Review the material and extract every line in which the word "slide" occurs.

▼▼▼

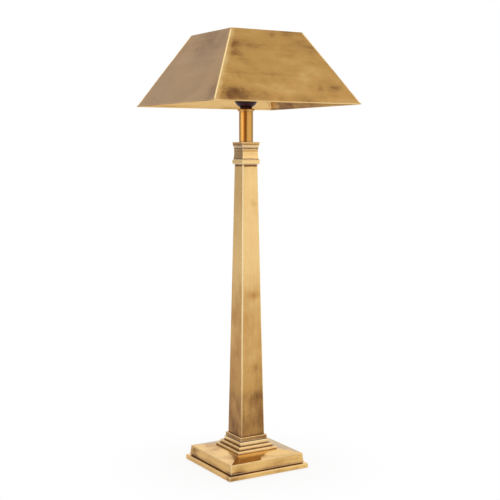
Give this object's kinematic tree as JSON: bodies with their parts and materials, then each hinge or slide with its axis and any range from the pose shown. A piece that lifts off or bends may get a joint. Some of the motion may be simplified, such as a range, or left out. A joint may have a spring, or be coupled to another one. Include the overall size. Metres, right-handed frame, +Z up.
{
  "type": "table lamp",
  "caption": "Column table lamp with a square stepped base, a tapered square column, a small capital and a four-sided pyramid metal shade over a screw lampholder.",
  "frame": {"origin": "on the table, under the middle of the square base", "axes": "+Z up along the column; the base's and the shade's faces look along -X, +X, -Y and +Y, with the cord inlet in the base's back face, +Y"},
  "size_m": [0.281, 0.281, 0.7499],
  "materials": {
    "felt": "dark brown wool felt",
    "zinc_steel": "zinc plated",
    "cast_iron": "as cast, rough",
    "cast_brass": "antique brass, polished and lacquered",
    "column_brass": "antique brass sheet, satin, with faint upright grain",
    "tube_brass": "antique brass, polished",
    "black_nylon": "matt moulded",
    "rod_brass": "turned, plain",
    "bakelite": "polished moulding, near black",
    "porcelain": "glazed",
    "arm_brass": "antique brass, dull",
    "shade_brass": "antique brass sheet, satin, mottled",
    "opal_glass": "opal white",
    "lamp_cap_metal": "bright, rolled thread",
    "black_glass": "glossy black",
    "solder": "dull solder"
  },
  "bodies": {
    "stand": {"felt_pad": "felt", "base_plate": "zinc_steel", "base_plate_screws": "zinc_steel", "base_nut": "zinc_steel", "base_lock_washer": "zinc_steel", "base_washer": "zinc_steel", "column_foot_plate": "zinc_steel", "base_weight": "cast_iron", "foot": "cast_brass", "plinth": "cast_brass", "step_lowest": "cast_brass", "step_middle": "cast_brass", "step_upper": "cast_brass", "column_collar": "cast_brass", "astragal": "cast_brass", "capital_neck": "cast_brass", "capital_cap": "cast_brass", "column": "column_brass", "neck_tube": "tube_brass", "check_ring": "tube_brass", "cord_bush": "black_nylon", "cord_bush_nut": "black_nylon", "tie_rod": "rod_brass", "earth_screw": "rod_brass", "earth_washer": "rod_brass", "holder_insert": "rod_brass", "screw_shell": "rod_brass", "centre_contact": "rod_brass", "terminal_screws": "rod_brass", "holder_grub_screw": "rod_brass", "holder_dome": "bakelite", "holder_skirt": "bakelite", "lower_shade_ring": "bakelite", "holder_core": "porcelain"},
    "shade_ring": {"upper_shade_ring": "bakelite"},
    "shade": {"shade_carrier": "arm_brass", "carrier_rivets": "arm_brass", "shade_panel_front": "shade_brass", "shade_arm_front": "arm_brass", "shade_panel_right": "shade_brass", "shade_arm_right": "arm_brass", "shade_panel_back": "shade_brass", "shade_arm_back": "arm_brass", "shade_panel_left": "shade_brass", "shade_arm_left": "arm_brass"},
    "bulb": {"bulb_contact": "solder", "bulb_insulator": "black_glass", "bulb_cap": "lamp_cap_metal", "bulb_glass": "opal_glass"}
  },
  "joints": [
    {"name": "shade_lift", "type": "slide", "parent": "stand", "child": "shade_ring", "axis": [0, 0, 1], "range_m": [0, 0.125]},
    {"name": "shade_swivel", "type": "hinge", "parent": "shade_ring", "child": "shade", "pos_m": [0, 0, 0.6584], "axis": [0, 0, 1], "continuous": true},
    {"name": "bulb_out", "type": "slide", "parent": "stand", "child": "bulb", "axis": [0, 0, 1], "range_m": [0, 0.105]}
  ]
}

▲▲▲

**OUTPUT:**
Give this object's kinematic tree as JSON: bodies with their parts and materials, then each hinge or slide with its axis and any range from the pose shown. A piece that lifts off or bends may get a joint. Some of the motion may be simplified, such as a range, or left out. A joint may have a spring, or be coupled to another one. Include the overall size. Metres, right-handed frame, +Z up.
    {"name": "shade_lift", "type": "slide", "parent": "stand", "child": "shade_ring", "axis": [0, 0, 1], "range_m": [0, 0.125]},
    {"name": "bulb_out", "type": "slide", "parent": "stand", "child": "bulb", "axis": [0, 0, 1], "range_m": [0, 0.105]}